Theoretical Investigation of Thermal Effects in High Power Er3+/Yb3+‐ Codoped Double‐Clad Fiber Amplifiers for Space Applications

In this paper, a multiphysics numerical model based on the spatial‐dependent rate equations and 3‐D non‐homogeneous heat conduction model is used to investigate the performance of Er3+/Yb3+‐codoped double‐clad fiber amplifiers with respect to the constraints associated with space applications. The effects of fiber length, coating thickness, and core radius changes are analyzed. Furthermore, the impact of thermal heating due to the high power optical signals propagating along the fiber on the amplifier gain is examined. The temperature dependence of the refractive index, emission and absorption cross sections, as well as the radiation induced attenuation is derived and modeled. It is observed that the coating thickness affects the temperature distribution along the whole fiber length. Thicker coating mitigates the temperature variation along the fiber as well as it improves the temperature difference between the core center and the outer fiber surface.

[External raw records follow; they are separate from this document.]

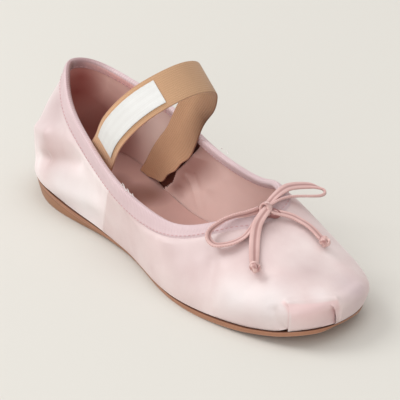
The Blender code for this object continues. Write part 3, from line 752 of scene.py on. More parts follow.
def soleHeight(kind, x):
    # height of the sole's top (1) or tread (2), never overshooting the profile's rows
    profile = np.array(soleProfile, float)
    places = profile[:, 0] * last["length"] / 100
    heights = profile[:, kind] * last["heelHeight"] / 100
    step, slope = np.diff(places), np.diff(heights) / np.diff(places)
    tangent = np.zeros(len(places))
    both = slope[:-1] * slope[1:] > 0
    tangent[1:-1][both] = (2 * slope[:-1] * slope[1:])[both] / (slope[:-1] + slope[1:])[both]
    cell = np.clip(np.searchsorted(places, x) - 1, 0, len(step) - 1)
    t = (x - places[cell]) / step[cell]
    start = heights[cell] * (1 + 2 * t) * (1 - t) ** 2 + tangent[cell] * step[cell] * t * (1 - t) ** 2
    end = heights[cell + 1] * t * t * (3 - 2 * t) - tangent[cell + 1] * step[cell] * t * t * (1 - t)
    return start + end


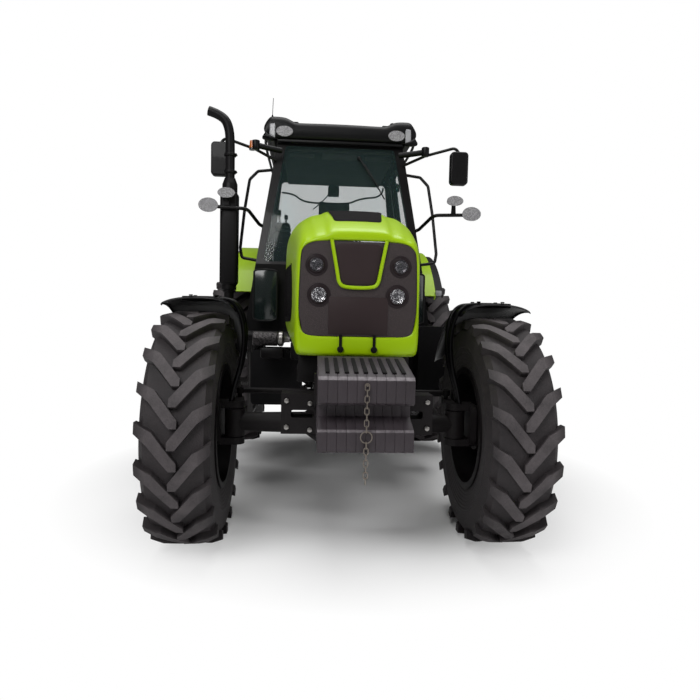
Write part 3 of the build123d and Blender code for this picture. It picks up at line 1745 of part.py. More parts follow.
# Top link, stowed upright against the rear body
top_link_y = rear_body_end_y + 40
with BuildPart() as top_link:
    with BuildSketch(front_plane(top_link_y + 20)):
        with Locations((0, 1010)):
            RectangleRounded(90, 100, 12)
    extrude(amount=20 + 40 - seat_gap)
    with BuildSketch(Plane.XY.offset(1040)):
        with Locations((0, top_link_y)):
            Circle(16)
    extrude(amount=560)
    with BuildSketch(Plane.XY.offset(1180)):
        with Locations((0, top_link_y)):
            Circle(26)
    extrude(amount=260)
    with BuildSketch(side_plane(-25.5)):
        with Locations((top_link_y, 1620)):
            Circle(42)
    extrude(amount=51)
    with BuildSketch(side_plane(-40)):
        with Locations((top_link_y, 1620)):
            Circle(15.9)
    extrude(amount=80, mode=Mode.SUBTRACT)
write_piece(top_link.part, "top_link")

# Drawbar: a swinging bar below the rear body with its pin hole
drawbar_z = 480
drawbar_pin_radius = 16.5
drawbar_thickness = 45
drawbar_pin_y = rear_axle_y + 700
with BuildPart() as drawbar:
    with BuildSketch(Plane.XY.offset(drawbar_z - drawbar_thickness / 2)):
        with Locations((0, (rear_axle_y - 250 + drawbar_pin_y + 60) / 2)):
            RectangleRounded(90, drawbar_pin_y + 60 - rear_axle_y + 250, 40)
        with Locations((0, drawbar_pin_y)):
            Circle(drawbar_pin_radius, mode=Mode.SUBTRACT)
    extrude(amount=drawbar_thickness)
    with BuildSketch(front_plane(rear_axle_y + 250)):
        with BuildLine():
            Polyline(
                (-120, rear_body_bottom_z - seat_gap),
                (120, rear_body_bottom_z - seat_gap),
                (90, drawbar_z - 50),
                (-90, drawbar_z - 50),
                close=True,
            )
        make_face()
    extrude(amount=60)
write_piece(drawbar.part, "drawbar")

# Power take-off shaft at the rear, with its guard
pto_z = 720
pto_radius = 17.4
pto_length = 90
with BuildPart() as pto_shaft:
    with BuildSketch(front_plane(rear_body_end_y + seat_gap)):
        with Locations((0, pto_z)):
            Circle(60)
    extrude(amount=-25)
    with BuildSketch(front_plane(rear_body_end_y + 20)):
        with Locations((0, pto_z)):
            Circle(pto_radius)
    extrude(amount=-pto_length)
write_piece(pto_shaft.part, "pto_shaft")
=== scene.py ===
import math

import bpy
from mathutils import Matrix, Vector


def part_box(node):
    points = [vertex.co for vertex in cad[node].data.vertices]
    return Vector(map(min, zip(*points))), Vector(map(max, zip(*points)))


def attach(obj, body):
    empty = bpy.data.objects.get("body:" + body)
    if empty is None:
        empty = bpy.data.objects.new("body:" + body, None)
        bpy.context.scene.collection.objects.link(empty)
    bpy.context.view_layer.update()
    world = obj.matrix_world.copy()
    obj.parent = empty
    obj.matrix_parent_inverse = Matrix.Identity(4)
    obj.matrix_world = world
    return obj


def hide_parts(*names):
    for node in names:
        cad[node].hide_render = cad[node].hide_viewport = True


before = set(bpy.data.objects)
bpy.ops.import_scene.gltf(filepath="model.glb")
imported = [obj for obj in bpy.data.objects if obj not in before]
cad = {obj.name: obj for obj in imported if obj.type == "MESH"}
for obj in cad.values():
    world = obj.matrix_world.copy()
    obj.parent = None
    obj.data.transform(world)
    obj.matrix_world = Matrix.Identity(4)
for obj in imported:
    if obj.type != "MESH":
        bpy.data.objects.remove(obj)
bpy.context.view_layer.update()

# Studio: the camera stands low before the tractor's right front wheel, as for the photograph.
# The pale floor keeps the shadow near the tractor and runs out to pure white further off.
# One lamp stands above the camera, one fills from the left and one hangs overhead.
camera = bpy.data.objects.new("photo_camera", bpy.data.cameras.new("photo_camera"))
bpy.context.scene.collection.objects.link(camera)
camera_place = (-0.2466, -4.9369, 1.3927)
camera_right = Vector((0.99730, -0.06986, 0.02263))
camera_up = Vector((-0.01846, 0.05978, 0.99804))
camera.matrix_world = Matrix.Translation(camera_place) @ Matrix(
    (camera_right, camera_up, camera_right.cross(camera_up))
).transposed().to_4x4()
camera.data.lens = 30.29
camera.data.sensor_width = 36
bpy.context.scene.camera = camera
bpy.context.scene.view_settings.view_transform = "Standard"


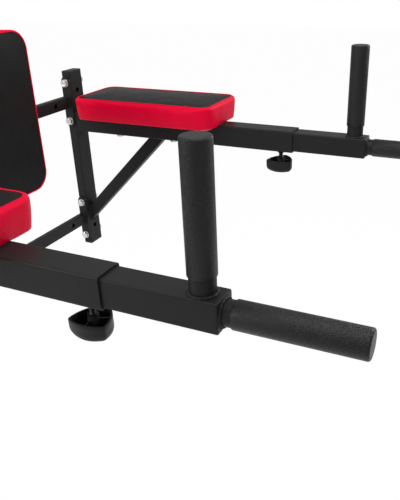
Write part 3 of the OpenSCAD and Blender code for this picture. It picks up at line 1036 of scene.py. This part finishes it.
def rect_ring(half_w, half_d, radius, height, bend=5):
    """Rounded rectangle, always with the same number of points."""
    points = []
    for corner, (sx, sy) in enumerate(((1, 1), (-1, 1), (-1, -1), (1, -1))):
        for i in range(bend + 1):
            a = math.pi / 2 * (corner + i / bend)
            points.append(Vector((sx * (half_w - radius) + radius * math.cos(a),
                                  sy * (half_d - radius) + radius * math.sin(a), height)))
    return points


def cap_rings(half_w, half_d, radius, thick, edge, stem=None):
    """A rounded cap along +Z; stem is (inset, depth) of the part that goes into a tube."""
    rings = []
    if stem:
        inset, depth = stem
        inner = (half_w - inset, half_d - inset, max(radius - inset, 0.6 * MM))
        rings += [rect_ring(inner[0] - 0.8 * MM, inner[1] - 0.8 * MM, inner[2], -depth),
                  rect_ring(*inner, -depth + 0.8 * MM), rect_ring(*inner, 0)]
    rings.append(rect_ring(half_w, half_d, radius, 0))
    for i in range(5):
        a = math.pi / 2 * i / 4
        back = edge * (1 - math.cos(a))
        rings.append(rect_ring(half_w - back, half_d - back, max(radius - 0.5 * back, 0.5 * MM),
                               thick - edge + edge * math.sin(a)))
    return rings


def spots(node, aim_of, sink=0.0):
    """Where a node's solids start along their aim, sunk in by a length, for repeat_tree."""
    points, aims, sides = [], [], []
    for low, high in solids(node):
        centre = (low + high) / 2
        aim = aim_of(centre)
        half = (high - low) / 2
        reach = sum(abs(h * a) for h, a in zip(half, aim))
        points.append(centre - aim * (reach - sink))
        aims.append(aim)
        sides.append(Vector((0, 1, 0)) if abs(aim.y) < 0.5 else Vector((0, 0, 1)))
    return point_mesh(points, aims, sides)


# ---- operators -------------------------------------------------------------------------

class DIPSTATION_OT_finishes(bpy.types.Operator):
    """Give every CAD part its finish"""
    bl_idname = "dipstation.finishes"
    bl_label = "Finishes"

    def execute(self, context):
        made = finishes(context.scene)
        for row in frame["record"]["subparts"]:
            for holder in frame["nodes"][row["node"]].material_slots:
                holder.material = made[row["material_slot"]]
        return {"FINISHED"}


class DIPSTATION_OT_pads(bpy.types.Operator):
    """Sew the arm pads and the back pad: covers, piping and staples"""
    bl_idname = "dipstation.pads"
    bl_label = "Pads"

    def execute(self, context):
        made = finishes(context.scene)
        tools = context.scene.dipstation_pad
        covers = [made["red_vinyl"], made["black_vinyl"]]
        staple, tree = staple_part(), repeat_tree()
        jobs = []

        def flat(node):
            low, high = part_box(node)
            return Matrix.Translation(Vector(((low.x + high.x) / 2, (low.y + high.y) / 2, low.z)))

        low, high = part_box("left_arm_pad_cushion")
        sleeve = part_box("left_arm_sleeve")
        bearing = (sleeve[1].x - sleeve[0].x) / 2 + 2 * MM
        arm = Pad("left_arm_pad_cover", "left_arm_pad_cushion", flat("left_arm_pad_cushion"),
                  high - low, ARM_PAD_CORNER, tools, tools.roll, lambda p: abs(p.x) < bearing)
        arm.make(covers, "frame", "red_vinyl")
        jobs.append((arm, "left_arm_pad", flat("left_arm_pad_cushion")))
        arm.copy("right_arm_pad_cover", flat("right_arm_pad_cushion"), "right_arm_pad_cushion",
                 "frame", "red_vinyl")
        jobs.append((arm, "right_arm_pad", flat("right_arm_pad_cushion")))

        low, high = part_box("back_pad_cushion")
        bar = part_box("upper_crossbar")
        heart = (low + high) / 2
        upward = Matrix.Translation(Vector((heart.x, high.y, heart.z))) @ Matrix.Rotation(
            math.pi / 2, 4, "X")
        rests = (bar[0].z - heart.z - 2 * MM, bar[1].z - heart.z + 2 * MM)
        size = Vector((high.x - low.x, high.z - low.z, high.y - low.y))
        back = Pad("back_pad_cover", "back_pad_cushion", upward, size, BACK_PAD_CORNER, tools,
                   tools.back_roll, lambda p: rests[0] < p.y < rests[1])
        back.make(covers, "frame", "black_vinyl")
        jobs.append((back, "back_pad", upward))

        for pad, name, to_world in jobs:
            pad.piping(name + "_piping", to_world, made["red_vinyl"], "frame", "red_vinyl")
            places = staple_rows(pad, to_world)
            tree.grow(name + "_staples", point_mesh(*places),
                      {"Part": staple, "Finish": made["zinc"]}, "frame", "zinc")
        unlink(staple)
        return {"FINISHED"}


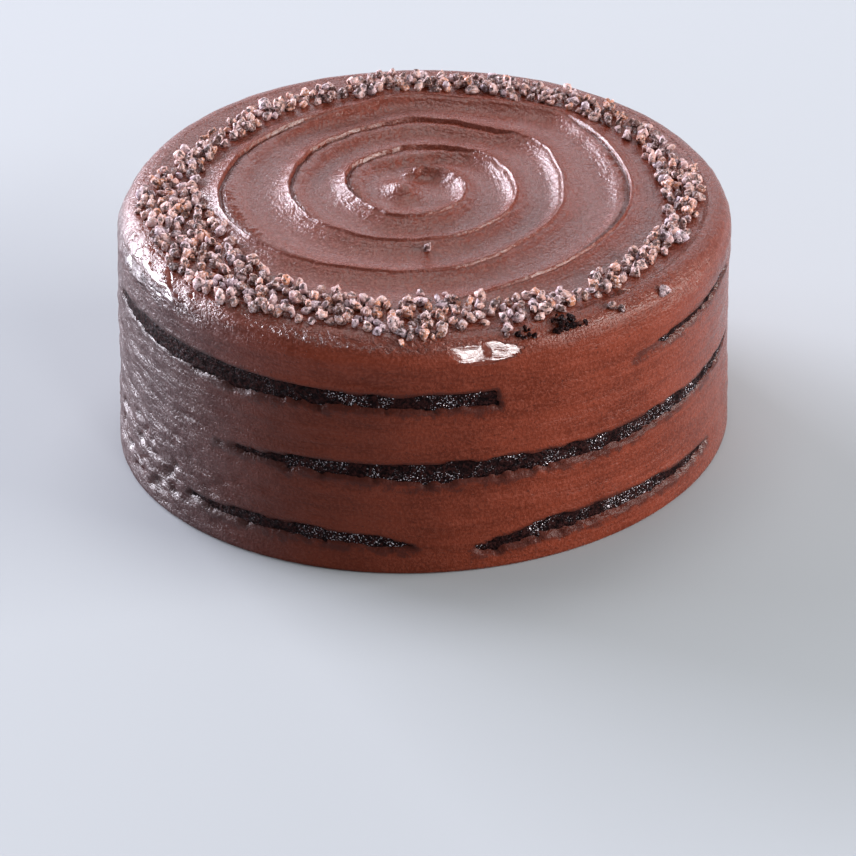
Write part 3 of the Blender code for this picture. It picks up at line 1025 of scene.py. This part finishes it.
# Lamps: name, place, size, brightness over the face, and tint
LAMPS = (
    ("window", (-3.20, 3.23, 1.72), (3.1, 0.85), 37.0, (0.98, 0.94, 1.07)),
    ("left", (-4.2, 2.2, 0.60), (3.4, 0.9), 36.0, (0.97, 0.96, 1.07)),
    ("back", (0.8, 4.7, 1.90), (4.6, 1.1), 3.4, (0.98, 0.94, 1.04)),
    ("overhead", (0.1, 0.95, 2.40), (1.5, 1.1), 3.6, (1.0, 0.97, 0.98)),
    ("front", (1.0, -2.45, 1.50), (0.45, 0.40), 24.0, (1.0, 0.97, 0.98)),
    ("fill", (4.2, -0.9, 1.30), (3.4, 2.0), 12.8, (1.0, 0.96, 0.93)),
)


def make_floor():
    bm = bmesh.new()
    bmesh.ops.create_grid(bm, x_segments=1, y_segments=1, size=FLOOR_SIZE)
    mesh = bpy.data.meshes.new("floor")
    bm.to_mesh(mesh)
    bm.free()
    floor = bpy.data.objects.new("floor", mesh)
    bpy.context.scene.collection.objects.link(floor)
    finish = Finish("pale_floor", Base_Color=FLOOR_COLOUR, Roughness=0.8)
    mesh.materials.append(finish.material)


def add_light(name, place, size, glow, tint):
    """A soft rectangular lamp that faces the cake, of this brightness over its face."""
    lamp = bpy.data.lights.new(name, "AREA")
    lamp.shape = "RECTANGLE"
    lamp.size, lamp.size_y = size
    lamp.energy = glow * math.pi * size[0] * size[1]
    lamp.color = tint
    made = bpy.data.objects.new(name, lamp)
    made.location = place
    aim = Vector((0, 0, TOP_HEIGHT / 2)) - Vector(place)
    made.rotation_euler = aim.to_track_quat("-Z", "Y").to_euler()
    bpy.context.scene.collection.objects.link(made)


def light_studio():
    world = bpy.data.worlds.new("studio")
    world.use_nodes = True
    background = world.node_tree.nodes["Background"]
    background.inputs["Color"].default_value = SKY_COLOUR
    background.inputs["Strength"].default_value = SKY_STRENGTH
    bpy.context.scene.world = world
    for lamp in LAMPS:
        add_light(*lamp)
    bpy.context.scene.view_settings.view_transform = "Standard"


CAMERA_TARGET = Vector((0.00131, 0.0, -0.0042))
CAMERA_DISTANCE = 2.0
CAMERA_ELEVATION = 0.5194
CAMERA_ROLL = -0.0413
FOCAL_PIXELS = 5908
PHOTO_PIXELS = 856
SENSOR_WIDTH = 36.0


def place_camera():
    """The photograph's view: from the front, 30 degrees down, slightly rolled."""
    back = Vector((0, -math.cos(CAMERA_ELEVATION), math.sin(CAMERA_ELEVATION)))
    level_right = Vector((1, 0, 0))
    level_up = back.cross(level_right)
    right = level_right * math.cos(CAMERA_ROLL) + level_up * math.sin(CAMERA_ROLL)
    up = level_up * math.cos(CAMERA_ROLL) - level_right * math.sin(CAMERA_ROLL)
    lens = bpy.data.cameras.new("camera")
    lens.sensor_width = SENSOR_WIDTH
    lens.lens = FOCAL_PIXELS / PHOTO_PIXELS * SENSOR_WIDTH
    camera = bpy.data.objects.new("camera", lens)
    camera.matrix_world = Matrix.Translation(CAMERA_TARGET + back * CAMERA_DISTANCE) @ (
        Matrix((right, up, back)).transposed().to_4x4()
    )
    bpy.context.scene.collection.objects.link(camera)
    bpy.context.scene.camera = camera


def make_cake():
    coat = make_coat(frosting_finish())
    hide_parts("frosting")
    sponge = sponge_finish("dark_sponge", 1.0)
    for name, (lower, upper) in SPONGES.items():
        layer = make_sponge(name, lower, upper, sponge)
        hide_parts(name)
    rng = random.Random(11)
    make_granules("nibs", spread_nibs(rng), rng, nib_finish())
    make_granules("dark_crumbs", spread_crumbs(rng), rng, sponge_finish("loose_crumbs", 0.2))


make_cake()
make_floor()
light_studio()
place_camera()
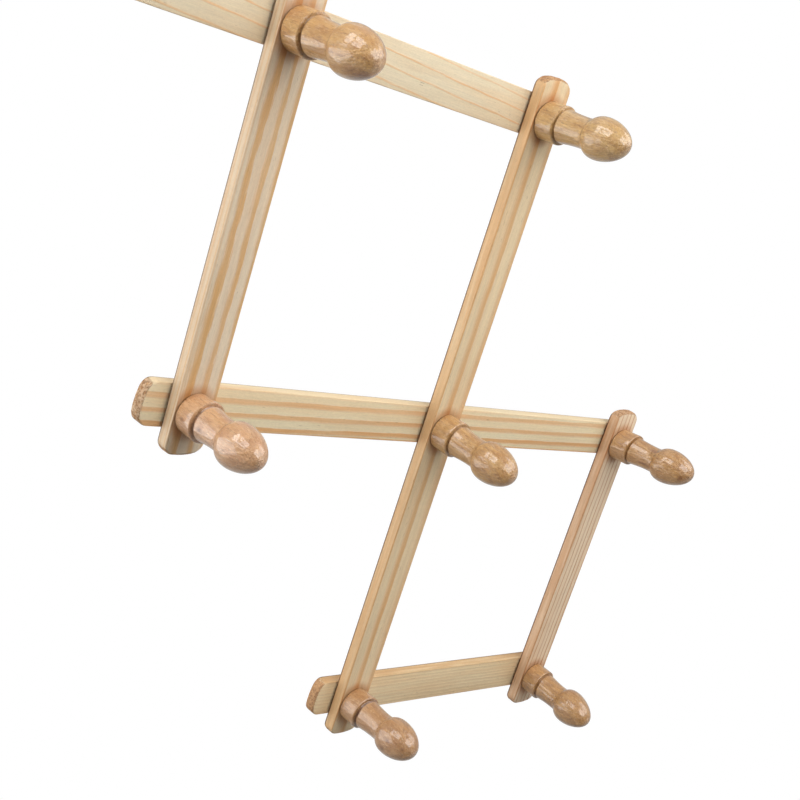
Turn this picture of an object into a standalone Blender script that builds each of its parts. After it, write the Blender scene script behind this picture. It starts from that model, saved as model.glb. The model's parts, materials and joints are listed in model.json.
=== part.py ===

Moreover, larger core results in higher optical gain and shorter fibers. By numerical results, it is inferred that the thermal effects could strongly degrade the whole amplifier performance. A multiphysics 3D model based on rate equations and non‐homogeneous steady‐state heat conduction equations is developed with the aim to investigate the thermal effects on the high power fiber amplifier performance. The proposed model can be used to optimize the device performance taking in account the constraints associated with space missions.